Boston Little Saigon is a cultural district located in Dorchester that strives to promote recognition towards Vietnamese culture and community amongst local families in Boston through events, arts, and humanities. Boston Little Saigon offers a community program where they support small businesses and non-profit organizations in areas for improvement and marketing services.

Fields Corner, located in Dorchester is home to 75% of the Vietnamese Americans in Boston. Around the area, you can find many Vietnamese owned businesses such as bakeries, restaurants, boba shops, jewelry stores and many more. There is also the Luc Hoa Buddhist Center and Temple.

==Institutions & Organizations ==
Originally founded in 1994 by a group of Vietnamese refugees and immigrants, the organization VietAID provides a wide range of services to Vietnamese people living in the Boston area. A few services include summer camp, a preschool and after school program, and many more. VietAID is located in the heart of Dorchester. More so often, this community center was the first ever such center in the United States to provide bilingual services and opportunities to enrich the lives of Vietnamese people through culture and traditional events.

Founded in 1984 by An Ngo, with the mission statement of “Promoting family self-sufficiency and well being, and to facilitate community empowerment among Boston's Vietnamese population”; VACA (Vietnamese American Civic Association) is an organization located in Dorchester, well known for their extensive community outreach services provided for the Vietnamese Community in Boston. Many free services that the organization offers include translation, English learning courses (ESOL), healthcare applications, legal paperwork and many more. VACA is designated to set aid between ordinary individuals and resources at the top.

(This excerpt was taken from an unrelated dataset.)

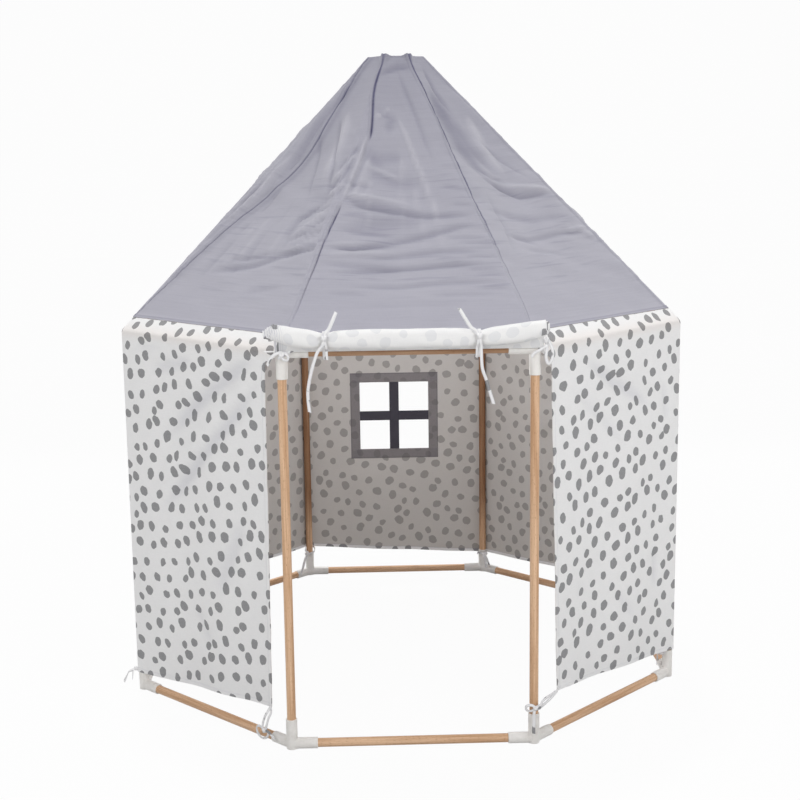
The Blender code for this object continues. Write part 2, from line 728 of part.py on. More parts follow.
def build_roll():
    """The rolled-up door, drawn in at the ties and narrower at its gathered ends.

    Its origin lies on the vertical line that it slides down along.
    """
    origin = in_front(0, ROLL_DISTANCE, ROLL_HEIGHT)
    places = {
        ROLL_LEFT_END + (ROLL_RIGHT_END - ROLL_LEFT_END) * step / ROLL_SECTIONS
        for step in range(ROLL_SECTIONS + 1)
    }
    for tie in (TIE_LEFT_PLACE, TIE_RIGHT_PLACE):
        places |= {tie - TIE_WIDTH / 2, tie, tie + TIE_WIDTH / 2}
    bm = bmesh.new()
    rings = []
    for across in sorted(places):
        ring = []
        for facet in range(ROLL_FACETS):
            angle = 2 * math.pi * (facet + 0.5) / ROLL_FACETS
            bump = math.sin(ROLL_BUMPS_AROUND * angle + 2 * math.pi * across / ROLL_BUMP_SPACING)
            loose = ROLL_LOOSENESS * (0.5 - 0.5 * bump) * (1 - pinch(across))
            share = ROLL_EDGE_SHARE * drawn_share(across) * (1 - loose)
            depth = -ROLL_HALF_DEPTH * share * math.cos(angle)
            height = ROLL_HALF_HEIGHT * share * math.sin(angle) + roll_lift(across)
            ring.append(bm.verts.new((across, depth, height)))
        rings.append(ring)
    for first, second in zip(rings, rings[1:]):
        for facet in range(ROLL_FACETS):
            after = (facet + 1) % ROLL_FACETS
            bm.faces.new((first[facet], first[after], second[after], second[facet]))
    bm.faces.new(rings[0])
    bm.faces.new(reversed(rings[-1]))
    bmesh.ops.recalc_face_normals(bm, faces=bm.faces)
    finished("door_roll", mesh_of("door_roll", bm), DOTTED_CLOTH, Matrix.Translation(origin), smooth=True)


def ribbon(points, width):
    """A flat strip along the points, wide along X, with square ends."""
    bm = bmesh.new()
    rings = []
    for place, point in enumerate(points):
        before = points[max(place - 1, 0)]
        after = points[min(place + 1, len(points) - 1)]
        along = (after - before).normalized()
        out = along.cross(Vector((1, 0, 0))).normalized() * TIE_THICKNESS / 2
        aside = Vector((width / 2, 0, 0))
        corners = (-aside - out, aside - out, aside + out, out - aside)
        rings.append([bm.verts.new(point + corner) for corner in corners])
    for first, second in zip(rings, rings[1:]):
        for corner in range(4):
            after = (corner + 1) % 4
            bm.faces.new((first[corner], first[after], second[after], second[corner]))
    bm.faces.new(rings[0])
    bm.faces.new(reversed(rings[-1]))
    bmesh.ops.recalc_face_normals(bm, faces=bm.faces)
    return mesh_of("ribbon", bm)


def build_tie(name, across, lean):
    """A ribbon that holds the roll up against the eave rail, with a knot, an upper and a lower tail.

    lean is +1 where the upper tail leans to the right and -1 where it leans to the left.
    """
    strap_turn = math.radians(STRAP_TO - STRAP_FROM) / STRAP_STEPS
    beside = ROLL_EDGE_SHARE * drawn_share(across + TIE_WIDTH / 2) / math.cos(strap_turn / 2)
    drawn_depth = ROLL_HALF_DEPTH * beside
    drawn_height = ROLL_HALF_HEIGHT * beside
    off = FIT_GAP + TIE_THICKNESS / 2

    def around_roll(angle, extra=0.0):
        """A point beside the drawn-in roll: angle 0 is in front, a right angle is on top."""
        return in_front(
            across,
            ROLL_DISTANCE + (drawn_depth + off + extra) * math.cos(angle),
            ROLL_HEIGHT + (drawn_height + off + extra) * math.sin(angle),
        )

    under = door_top() - DOOR_SHEET_DROP - off - FIT_GAP
    behind = SIDE_RADIUS - ROD_RADIUS - off
    low = min(under, EAVE_HEIGHT - ROD_RADIUS - TIE_BELOW_RAIL)
    strap = [in_front(across, slope_distance(SEAM_HEIGHT) + 2 * CLOTH_THICKNESS + off, SEAM_HEIGHT)]
    for step in range(STRAP_STEPS + 1):
        strap.append(around_roll(math.radians(STRAP_FROM) + strap_turn * step))
    strap += [
        in_front(across, WALL_OUTSIDE + off, low),
        in_front(across, SIDE_RADIUS, low),
        in_front(across, behind, EAVE_HEIGHT - ROD_RADIUS / 2),
        in_front(across, behind, EAVE_HEIGHT + ROD_RADIUS / 2),
    ]
    tail_off = 2 * TIE_THICKNESS
    crossing = [around_roll(math.radians(angle), tail_off) for angle in TAIL_ANGLES]
    leaning = Vector((lean * TIE_UP_LEAN, TIE_UP_SLOPE * TIE_UP_TAIL, TIE_UP_TAIL))
    tail = [crossing[0] + leaning, crossing[0] + leaning / 2, *crossing]
    tail += [crossing[-1] - TIE_DOWN_TAIL * Vector((sway, 0, part)) for part, sway in TAIL_SWAY]
    bm = bmesh.new()
    knot_depth = drawn_depth + FIT_GAP
    half_depth = (ROLL_HALF_DEPTH - knot_depth) / 2
    centre = in_front(across, ROLL_DISTANCE + knot_depth + half_depth, ROLL_HEIGHT)
    size = Matrix.Diagonal((KNOT_HALF_WIDTH, half_depth, KNOT_HALF_HEIGHT, 1))
    bmesh.ops.create_icosphere(bm, subdivisions=2, radius=1, matrix=Matrix.Translation(centre) @ size)
    mesh = joined(
        mesh_of("knot", bm),
        added=[ribbon(strap, TIE_WIDTH), ribbon(tail, TIE_WIDTH * TIE_TAIL_SHARE)],
    )
    finished(name, mesh, DOTTED_CLOTH)


clear_scene()
build_frame()
build_cover()
build_wing("wall_left", FIRST_LEFT_SIDE, 0, FREE_EDGE_SETBACK_LEFT_HEM)
build_wing("wall_right", FIRST_RIGHT_SIDE, 1, FREE_EDGE_SETBACK_RIGHT_HEM)
build_back_wall()
build_window()
build_header()
build_door_sheet()
build_roll()
build_tie("door_tie_left", TIE_LEFT_PLACE, 1)
build_tie("door_tie_right", TIE_RIGHT_PLACE, -1)
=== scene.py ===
"""The looks of the play tent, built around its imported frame: the camera, the stage and the light, then
the rods and connectors, the grey roof, the dotted walls with the window, the rolled-up door and the
ribbons that tie the cover to the frame.

Metres, +Z up, the door towards -Y, the floor at Z = 0.
"""

import math
import random

import bmesh
import bpy
import numpy as np
from mathutils import Matrix, Vector


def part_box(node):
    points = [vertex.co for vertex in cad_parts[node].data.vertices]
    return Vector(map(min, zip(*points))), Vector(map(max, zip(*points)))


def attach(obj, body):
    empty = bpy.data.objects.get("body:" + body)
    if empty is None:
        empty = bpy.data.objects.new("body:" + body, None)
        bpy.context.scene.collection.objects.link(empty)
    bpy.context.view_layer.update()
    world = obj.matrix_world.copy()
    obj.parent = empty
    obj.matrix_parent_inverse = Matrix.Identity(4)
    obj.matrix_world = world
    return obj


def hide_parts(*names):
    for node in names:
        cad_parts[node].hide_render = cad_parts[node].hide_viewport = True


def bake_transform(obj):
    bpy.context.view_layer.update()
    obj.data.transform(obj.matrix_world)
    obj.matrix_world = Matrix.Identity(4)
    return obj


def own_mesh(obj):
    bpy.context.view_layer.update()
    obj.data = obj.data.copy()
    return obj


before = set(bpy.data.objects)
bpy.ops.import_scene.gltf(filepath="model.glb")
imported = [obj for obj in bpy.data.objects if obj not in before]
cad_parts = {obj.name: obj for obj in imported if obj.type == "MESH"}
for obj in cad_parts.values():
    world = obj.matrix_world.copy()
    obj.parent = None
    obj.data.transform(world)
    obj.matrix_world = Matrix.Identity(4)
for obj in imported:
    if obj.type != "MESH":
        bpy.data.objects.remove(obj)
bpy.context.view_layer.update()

# Corners of the plan, clockwise from the left end of the door, and the side that follows each one
CORNERS = (
    "front_left", "left_front", "left_back", "back_left",
    "back_right", "right_back", "right_front", "front_right",
)
SIDES = ("front_left", "left", "back_left", "back", "back_right", "right", "front_right", "front")
BACK_SIDE, FRONT_SIDE = 3, 7

# The frame's sizes, as in the part
SIDE_LENGTH = 0.600
EAVE_HEIGHT = 0.990
HUB_HEIGHT = 1.682
HUB_RADIUS = 0.080
ROD_RADIUS = 0.011
FIT_GAP = 0.0003
BORE_RADIUS = ROD_RADIUS + FIT_GAP
SOCKET_RADIUS = BORE_RADIUS + 0.0022
SOCKET_REACH = 0.064
SOCKET_FLOOR = 0.020
CORE_RADIUS = SOCKET_RADIUS + 0.0005
BASE_HEIGHT = SOCKET_RADIUS - 0.0009

# The cover's sizes, as in the part
CLOTH_CLEARANCE = CORE_RADIUS + 0.0009
CLOTH_SPACE = 0.0015
SEAM_ABOVE_EAVE = 0.045
COVER_TOP_RADIUS = 0.082
COVER_TOP_DOME = 0.004
GORE_SAG = 0.012
GORE_FOLD_DEPTH = 0.004
WALL_FOLD_DEPTH = 0.009
HEM_HEIGHTS = (0.100, 0.050, 0.080, 0.097, 0.064, 0.080, 0.080, 0.120)
FREE_EDGE_SETBACK_TOP = 0.048
FREE_EDGE_SETBACK_LEFT_HEM = 0.062
FREE_EDGE_SETBACK_RIGHT_HEM = 0.079
WINDOW_HALF_WIDTH = 0.149
WINDOW_HALF_HEIGHT = 0.148
WINDOW_CENTRE_HEIGHT = 0.552
STRIP_WIDTH = 0.032
ROLL_LEFT_END = -0.340
ROLL_RIGHT_END = 0.330
ROLL_HALF_DEPTH = 0.019
ROLL_HALF_HEIGHT = 0.0250
ROLL_PINCH = 0.72
ROLL_GAP = 0.0005
ROLL_LEFT_LIFT = 0.0215
ROLL_RIGHT_LIFT = 0.020
ROLL_LIFT_POWER = 1.5
TIE_PLACES = (-0.198, 0.164)

# Worked out from them
COUNT = len(CORNERS)
STEP = 2 * math.pi / COUNT
HALF_STEP = STEP / 2
CORNER_RADIUS = SIDE_LENGTH / (2 * math.sin(HALF_STEP))
SIDE_RADIUS = SIDE_LENGTH / (2 * math.tan(HALF_STEP))
ROOF_PITCH = math.atan2(HUB_HEIGHT - EAVE_HEIGHT, CORNER_RADIUS - HUB_RADIUS)
GORE_PITCH = math.atan(math.tan(ROOF_PITCH) / math.cos(HALF_STEP))
WALL_DISTANCE = SIDE_RADIUS + CLOTH_CLEARANCE + CLOTH_SPACE / 2
WALL_OUTSIDE = SIDE_RADIUS + CLOTH_CLEARANCE + CLOTH_SPACE
FOLD_RISE = CLOTH_CLEARANCE * (1 / math.cos(ROOF_PITCH) - math.tan(GORE_PITCH))
FOLD_HEIGHT = EAVE_HEIGHT + FOLD_RISE
SEAM_HEIGHT = FOLD_HEIGHT + SEAM_ABOVE_EAVE * math.sin(GORE_PITCH)
ROLL_DISTANCE = WALL_OUTSIDE + ROLL_GAP + ROLL_HALF_DEPTH
ROLL_HEIGHT = EAVE_HEIGHT + 0.0331
UP = Vector((0, 0, 1))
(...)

Boston’s Networking Organization for Vietnamese Americans (NOVA) is a non profit that strives to connect and involve Vietnamese people towards their community. They host many events such as the Tet Trung Thu and the Dragon Boat festival; alongside providing services to teach Vietnamese language, and set a foundation for immigrants and others to feel comfortable embracing Vietnamese culture.

== Churches and Temples ==
St. Ambrose Parish is a Catholic church located in Dorchester. They provide many religious services for Vietnamese Americans such as weddings and baptism. The first Vietnamese American Pastor in the history of Boston is the lead of the church.

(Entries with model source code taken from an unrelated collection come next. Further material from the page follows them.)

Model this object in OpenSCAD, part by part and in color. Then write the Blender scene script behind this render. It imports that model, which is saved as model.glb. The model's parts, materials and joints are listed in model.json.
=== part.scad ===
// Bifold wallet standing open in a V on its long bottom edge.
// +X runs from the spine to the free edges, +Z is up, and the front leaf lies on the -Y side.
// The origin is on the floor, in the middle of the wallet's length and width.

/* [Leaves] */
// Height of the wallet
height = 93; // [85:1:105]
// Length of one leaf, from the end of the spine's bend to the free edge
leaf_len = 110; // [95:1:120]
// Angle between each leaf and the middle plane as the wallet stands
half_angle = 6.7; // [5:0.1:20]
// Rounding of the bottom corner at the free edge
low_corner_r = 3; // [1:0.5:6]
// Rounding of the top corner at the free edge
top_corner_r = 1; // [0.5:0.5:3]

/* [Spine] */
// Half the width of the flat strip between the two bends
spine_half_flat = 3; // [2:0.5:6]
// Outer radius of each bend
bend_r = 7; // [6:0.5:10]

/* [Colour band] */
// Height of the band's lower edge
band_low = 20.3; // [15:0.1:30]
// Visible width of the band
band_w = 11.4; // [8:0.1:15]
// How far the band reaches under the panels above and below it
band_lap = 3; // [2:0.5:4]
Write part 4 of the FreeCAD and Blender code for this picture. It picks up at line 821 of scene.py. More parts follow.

Chua Vietnam is a Vietnamese Buddhist temple located in Roslindale that was founded in 1986. This temple became the first permanent place of worship for Vietnamese Buddhists around the area. The temple offers many services such as teaching Vietnamese language, medication techniques, tradition, and many more.

== Cultural Events ==
Tet in Boston is an inclusive event that aims to celebrate the Lunar New Year, "preserve and promote Vietnamese and Vietnamese-American culture, provide an opportunity for companies and organizations to promote products and services, raise funds to support educational and cultural programs, and provide an opportunity for youth involvement." Many activities include live performances, lion dancing, fashion shows, picture booths, mini games, and many more. The event takes place either a week before or after Lunar New Year's Day.

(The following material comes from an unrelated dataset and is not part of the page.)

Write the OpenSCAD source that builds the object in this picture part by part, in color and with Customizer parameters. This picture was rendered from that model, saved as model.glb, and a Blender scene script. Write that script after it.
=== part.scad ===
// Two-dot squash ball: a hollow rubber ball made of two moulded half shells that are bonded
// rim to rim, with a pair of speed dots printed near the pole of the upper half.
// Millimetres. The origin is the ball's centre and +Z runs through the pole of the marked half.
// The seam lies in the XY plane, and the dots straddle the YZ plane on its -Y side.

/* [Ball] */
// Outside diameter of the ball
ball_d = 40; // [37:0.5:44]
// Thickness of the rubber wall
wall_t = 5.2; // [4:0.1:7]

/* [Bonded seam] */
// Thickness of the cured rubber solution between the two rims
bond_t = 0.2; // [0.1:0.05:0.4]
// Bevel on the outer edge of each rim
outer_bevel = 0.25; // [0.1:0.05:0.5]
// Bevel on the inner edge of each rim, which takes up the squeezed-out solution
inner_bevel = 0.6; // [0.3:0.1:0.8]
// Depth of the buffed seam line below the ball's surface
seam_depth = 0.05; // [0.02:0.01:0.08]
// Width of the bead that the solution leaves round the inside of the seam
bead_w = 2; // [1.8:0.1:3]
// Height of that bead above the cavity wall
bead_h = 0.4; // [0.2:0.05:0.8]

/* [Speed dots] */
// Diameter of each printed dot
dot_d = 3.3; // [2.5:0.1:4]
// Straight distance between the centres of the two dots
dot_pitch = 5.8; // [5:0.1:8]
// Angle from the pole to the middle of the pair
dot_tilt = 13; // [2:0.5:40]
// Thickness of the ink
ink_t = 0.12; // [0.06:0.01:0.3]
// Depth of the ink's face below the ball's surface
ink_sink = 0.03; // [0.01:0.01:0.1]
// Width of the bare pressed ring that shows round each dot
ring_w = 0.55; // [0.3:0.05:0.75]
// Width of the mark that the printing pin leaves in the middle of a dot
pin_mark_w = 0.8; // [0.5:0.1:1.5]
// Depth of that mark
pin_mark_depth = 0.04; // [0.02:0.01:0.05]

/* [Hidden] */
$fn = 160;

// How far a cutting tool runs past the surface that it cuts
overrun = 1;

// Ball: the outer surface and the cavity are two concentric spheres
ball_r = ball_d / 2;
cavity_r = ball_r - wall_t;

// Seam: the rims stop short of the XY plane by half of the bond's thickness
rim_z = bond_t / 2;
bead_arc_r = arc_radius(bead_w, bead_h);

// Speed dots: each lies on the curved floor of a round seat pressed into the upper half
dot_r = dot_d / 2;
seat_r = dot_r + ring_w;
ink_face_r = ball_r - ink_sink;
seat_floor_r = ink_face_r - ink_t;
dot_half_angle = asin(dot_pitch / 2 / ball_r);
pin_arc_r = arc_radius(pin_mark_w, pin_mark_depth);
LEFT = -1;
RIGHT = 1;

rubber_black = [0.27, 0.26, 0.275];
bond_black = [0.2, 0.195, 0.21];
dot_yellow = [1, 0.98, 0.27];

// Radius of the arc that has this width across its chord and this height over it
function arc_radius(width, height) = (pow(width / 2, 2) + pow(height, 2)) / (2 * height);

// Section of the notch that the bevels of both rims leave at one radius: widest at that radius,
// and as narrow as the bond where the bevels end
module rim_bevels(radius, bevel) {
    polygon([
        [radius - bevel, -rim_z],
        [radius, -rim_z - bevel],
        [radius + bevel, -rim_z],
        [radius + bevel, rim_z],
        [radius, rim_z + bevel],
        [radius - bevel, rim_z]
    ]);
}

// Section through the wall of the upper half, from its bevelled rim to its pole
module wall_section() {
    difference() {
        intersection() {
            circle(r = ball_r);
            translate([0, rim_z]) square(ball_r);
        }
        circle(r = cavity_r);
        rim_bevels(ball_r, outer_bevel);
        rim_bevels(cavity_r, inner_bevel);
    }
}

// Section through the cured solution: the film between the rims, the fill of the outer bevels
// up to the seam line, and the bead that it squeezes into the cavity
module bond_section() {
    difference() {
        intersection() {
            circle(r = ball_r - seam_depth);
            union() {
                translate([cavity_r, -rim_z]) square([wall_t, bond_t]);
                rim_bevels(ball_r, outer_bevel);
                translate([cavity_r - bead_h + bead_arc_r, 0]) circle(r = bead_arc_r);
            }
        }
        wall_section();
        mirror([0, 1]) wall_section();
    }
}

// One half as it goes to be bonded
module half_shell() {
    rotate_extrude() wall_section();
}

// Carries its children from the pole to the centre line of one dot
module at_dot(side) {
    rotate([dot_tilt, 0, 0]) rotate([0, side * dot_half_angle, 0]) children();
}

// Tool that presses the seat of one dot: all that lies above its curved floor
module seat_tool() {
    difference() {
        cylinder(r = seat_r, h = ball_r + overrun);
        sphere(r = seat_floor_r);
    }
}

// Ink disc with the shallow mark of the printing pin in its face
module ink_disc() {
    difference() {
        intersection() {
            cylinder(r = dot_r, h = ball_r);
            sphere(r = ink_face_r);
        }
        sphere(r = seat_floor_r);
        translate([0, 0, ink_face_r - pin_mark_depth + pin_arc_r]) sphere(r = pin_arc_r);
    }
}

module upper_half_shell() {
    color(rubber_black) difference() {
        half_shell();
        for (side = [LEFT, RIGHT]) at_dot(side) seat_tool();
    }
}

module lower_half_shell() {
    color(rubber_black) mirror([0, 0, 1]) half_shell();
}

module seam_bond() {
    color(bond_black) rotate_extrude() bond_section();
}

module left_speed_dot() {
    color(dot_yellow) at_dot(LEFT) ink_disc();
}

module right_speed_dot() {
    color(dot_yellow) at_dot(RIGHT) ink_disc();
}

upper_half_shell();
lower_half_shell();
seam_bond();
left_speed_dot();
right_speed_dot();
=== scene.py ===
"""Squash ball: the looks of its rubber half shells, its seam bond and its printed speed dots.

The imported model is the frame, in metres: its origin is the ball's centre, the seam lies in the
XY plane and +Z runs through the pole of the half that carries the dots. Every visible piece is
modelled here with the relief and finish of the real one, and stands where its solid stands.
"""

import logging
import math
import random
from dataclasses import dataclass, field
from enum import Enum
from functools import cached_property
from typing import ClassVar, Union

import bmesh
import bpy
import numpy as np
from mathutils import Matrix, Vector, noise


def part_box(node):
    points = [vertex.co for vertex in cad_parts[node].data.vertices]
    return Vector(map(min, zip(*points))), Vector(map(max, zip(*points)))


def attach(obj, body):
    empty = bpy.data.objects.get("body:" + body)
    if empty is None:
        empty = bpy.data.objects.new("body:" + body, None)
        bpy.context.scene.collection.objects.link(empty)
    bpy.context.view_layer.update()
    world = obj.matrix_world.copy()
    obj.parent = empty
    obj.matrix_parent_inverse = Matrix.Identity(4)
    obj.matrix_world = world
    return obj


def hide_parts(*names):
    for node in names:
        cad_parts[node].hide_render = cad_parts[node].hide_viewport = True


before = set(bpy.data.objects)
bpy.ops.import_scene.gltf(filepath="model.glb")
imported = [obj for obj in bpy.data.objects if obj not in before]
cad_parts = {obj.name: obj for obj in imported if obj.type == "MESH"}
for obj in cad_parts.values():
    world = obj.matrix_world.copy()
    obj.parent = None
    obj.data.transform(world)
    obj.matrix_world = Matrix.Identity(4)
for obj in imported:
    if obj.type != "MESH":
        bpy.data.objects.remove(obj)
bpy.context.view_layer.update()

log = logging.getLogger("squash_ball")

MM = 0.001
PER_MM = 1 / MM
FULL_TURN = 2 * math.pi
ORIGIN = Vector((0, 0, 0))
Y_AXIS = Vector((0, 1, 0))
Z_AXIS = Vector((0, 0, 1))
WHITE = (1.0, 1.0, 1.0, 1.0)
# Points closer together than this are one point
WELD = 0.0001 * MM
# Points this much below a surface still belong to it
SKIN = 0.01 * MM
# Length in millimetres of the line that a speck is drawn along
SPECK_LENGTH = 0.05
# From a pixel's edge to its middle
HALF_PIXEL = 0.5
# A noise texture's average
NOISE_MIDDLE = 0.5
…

Tet Trung Thu & Night Market is a Mid-Autumn Moon Festival that is hosted by Nova Boston, an organization that provides resources for Vietnamese Americans and their communities. The event takes place sometime in September and it’s arranged as Town Field Park in Dorchester. Everyone is welcomed to see live performances, play a variety of mini-games and enjoy a wide selection of food hosted by local businesses.

== Occupations ==
As of 2017, 26% of Vietnamese males are in the Production & Transportation & Moving Industry.

As of 2017, 33% of Vietnamese females are in the Healthcare Support & Personal Care Industry.

As of 2017, many self-employed Vietnamese businesses fall between the Nail Salons business, Beauty Shops, and Construction.

Many Vietnamese Americans have developed entrepreneurial spirits in Boston.